** WHAT YOU SHOULD DO **
In the entries below, find the lines that contain the word "with" and copy them.

[BEGIN DATA TO PROCESS]

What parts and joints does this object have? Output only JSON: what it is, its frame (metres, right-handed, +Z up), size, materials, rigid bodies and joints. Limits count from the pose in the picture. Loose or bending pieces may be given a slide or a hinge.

[END DATA TO PROCESS]
[BEGIN DATA TO PROCESS]

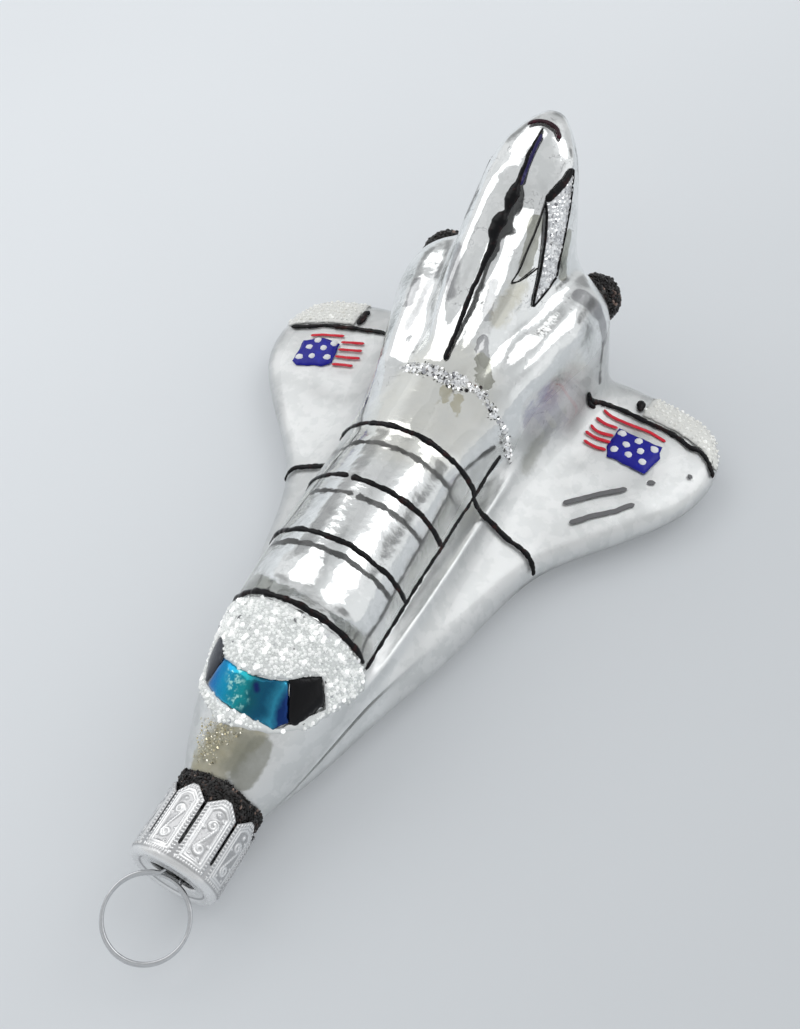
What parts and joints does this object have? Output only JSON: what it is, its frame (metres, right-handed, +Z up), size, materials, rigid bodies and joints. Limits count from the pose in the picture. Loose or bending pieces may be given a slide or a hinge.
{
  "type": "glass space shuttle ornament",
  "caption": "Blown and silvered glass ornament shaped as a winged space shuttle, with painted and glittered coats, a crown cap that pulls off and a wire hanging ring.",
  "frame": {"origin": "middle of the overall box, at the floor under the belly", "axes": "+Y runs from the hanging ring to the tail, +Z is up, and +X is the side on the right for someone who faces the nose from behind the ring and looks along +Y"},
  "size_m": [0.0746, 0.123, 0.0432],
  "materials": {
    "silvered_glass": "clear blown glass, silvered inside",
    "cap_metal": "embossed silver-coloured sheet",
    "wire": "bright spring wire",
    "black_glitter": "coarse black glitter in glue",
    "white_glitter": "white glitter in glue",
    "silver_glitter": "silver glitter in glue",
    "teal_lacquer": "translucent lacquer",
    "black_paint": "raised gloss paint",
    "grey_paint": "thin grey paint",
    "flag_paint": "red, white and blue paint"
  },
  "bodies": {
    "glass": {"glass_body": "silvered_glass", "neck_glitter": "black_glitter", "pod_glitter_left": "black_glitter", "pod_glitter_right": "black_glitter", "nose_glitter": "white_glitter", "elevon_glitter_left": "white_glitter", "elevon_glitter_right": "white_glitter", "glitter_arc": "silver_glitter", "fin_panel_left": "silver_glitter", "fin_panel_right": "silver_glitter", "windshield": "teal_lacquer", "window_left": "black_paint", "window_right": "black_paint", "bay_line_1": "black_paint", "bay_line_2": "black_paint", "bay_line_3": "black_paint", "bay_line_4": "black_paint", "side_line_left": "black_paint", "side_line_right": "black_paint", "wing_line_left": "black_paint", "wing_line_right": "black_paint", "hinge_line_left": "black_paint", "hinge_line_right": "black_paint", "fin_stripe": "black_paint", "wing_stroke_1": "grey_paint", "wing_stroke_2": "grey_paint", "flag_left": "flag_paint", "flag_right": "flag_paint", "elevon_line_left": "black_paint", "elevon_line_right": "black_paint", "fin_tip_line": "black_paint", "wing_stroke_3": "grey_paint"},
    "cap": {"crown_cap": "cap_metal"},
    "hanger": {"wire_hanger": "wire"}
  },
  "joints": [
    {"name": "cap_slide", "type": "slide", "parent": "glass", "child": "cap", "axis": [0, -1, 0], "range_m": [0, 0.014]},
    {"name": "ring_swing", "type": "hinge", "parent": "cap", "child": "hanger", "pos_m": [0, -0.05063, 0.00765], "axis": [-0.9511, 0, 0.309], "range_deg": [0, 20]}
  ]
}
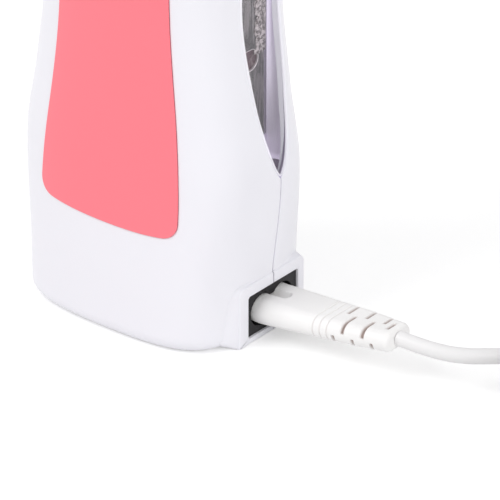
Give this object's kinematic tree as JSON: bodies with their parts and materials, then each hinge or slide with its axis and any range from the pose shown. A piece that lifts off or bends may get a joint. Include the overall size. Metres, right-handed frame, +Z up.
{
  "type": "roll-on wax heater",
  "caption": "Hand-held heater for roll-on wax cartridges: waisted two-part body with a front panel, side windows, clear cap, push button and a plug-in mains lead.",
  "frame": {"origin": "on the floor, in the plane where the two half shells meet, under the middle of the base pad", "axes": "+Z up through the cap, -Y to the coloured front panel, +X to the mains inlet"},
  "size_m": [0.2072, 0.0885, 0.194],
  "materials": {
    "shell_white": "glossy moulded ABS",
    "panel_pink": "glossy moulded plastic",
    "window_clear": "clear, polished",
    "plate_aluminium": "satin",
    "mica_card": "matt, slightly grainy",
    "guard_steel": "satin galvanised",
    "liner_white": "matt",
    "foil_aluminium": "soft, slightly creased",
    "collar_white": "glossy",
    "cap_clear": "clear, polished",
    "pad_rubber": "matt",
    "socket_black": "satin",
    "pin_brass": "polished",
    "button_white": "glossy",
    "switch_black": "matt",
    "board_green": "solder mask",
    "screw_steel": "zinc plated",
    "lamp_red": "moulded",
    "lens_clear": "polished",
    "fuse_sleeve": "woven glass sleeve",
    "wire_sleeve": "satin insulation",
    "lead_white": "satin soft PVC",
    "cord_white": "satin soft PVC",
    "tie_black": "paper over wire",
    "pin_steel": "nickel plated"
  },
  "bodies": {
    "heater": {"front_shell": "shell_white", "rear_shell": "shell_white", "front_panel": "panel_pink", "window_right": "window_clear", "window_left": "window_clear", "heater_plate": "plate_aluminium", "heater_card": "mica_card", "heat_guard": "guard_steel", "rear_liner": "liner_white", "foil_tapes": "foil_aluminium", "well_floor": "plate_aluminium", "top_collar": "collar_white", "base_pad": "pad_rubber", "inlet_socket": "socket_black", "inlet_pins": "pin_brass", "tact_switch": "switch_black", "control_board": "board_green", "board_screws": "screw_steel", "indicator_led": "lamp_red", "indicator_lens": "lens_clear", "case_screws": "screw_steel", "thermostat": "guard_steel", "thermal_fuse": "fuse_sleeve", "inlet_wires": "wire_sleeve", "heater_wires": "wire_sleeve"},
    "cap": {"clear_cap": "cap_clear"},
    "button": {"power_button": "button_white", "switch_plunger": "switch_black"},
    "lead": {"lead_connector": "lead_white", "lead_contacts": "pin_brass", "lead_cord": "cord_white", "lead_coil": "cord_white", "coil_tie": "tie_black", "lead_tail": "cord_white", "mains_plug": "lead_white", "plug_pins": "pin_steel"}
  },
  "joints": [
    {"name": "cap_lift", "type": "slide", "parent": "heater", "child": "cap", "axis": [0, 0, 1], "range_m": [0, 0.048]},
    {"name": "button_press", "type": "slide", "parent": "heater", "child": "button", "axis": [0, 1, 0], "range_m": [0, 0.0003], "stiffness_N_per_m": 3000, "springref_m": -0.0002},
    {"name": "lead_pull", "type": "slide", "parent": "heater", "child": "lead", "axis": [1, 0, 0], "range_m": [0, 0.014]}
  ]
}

[END DATA TO PROCESS]

** ANSWER FOR THE TASK **
  "caption": "Blown and silvered glass ornament shaped as a winged space shuttle, with painted and glittered coats, a crown cap that pulls off and a wire hanging ring.",
Give this object's kinematic tree as JSON: bodies with their parts and materials, then each hinge or slide with its axis and any range from the pose shown. A piece that lifts off or bends may get a joint. Include the overall size. Metres, right-handed frame, +Z up.
  "caption": "Hand-held heater for roll-on wax cartridges: waisted two-part body with a front panel, side windows, clear cap, push button and a plug-in mains lead.",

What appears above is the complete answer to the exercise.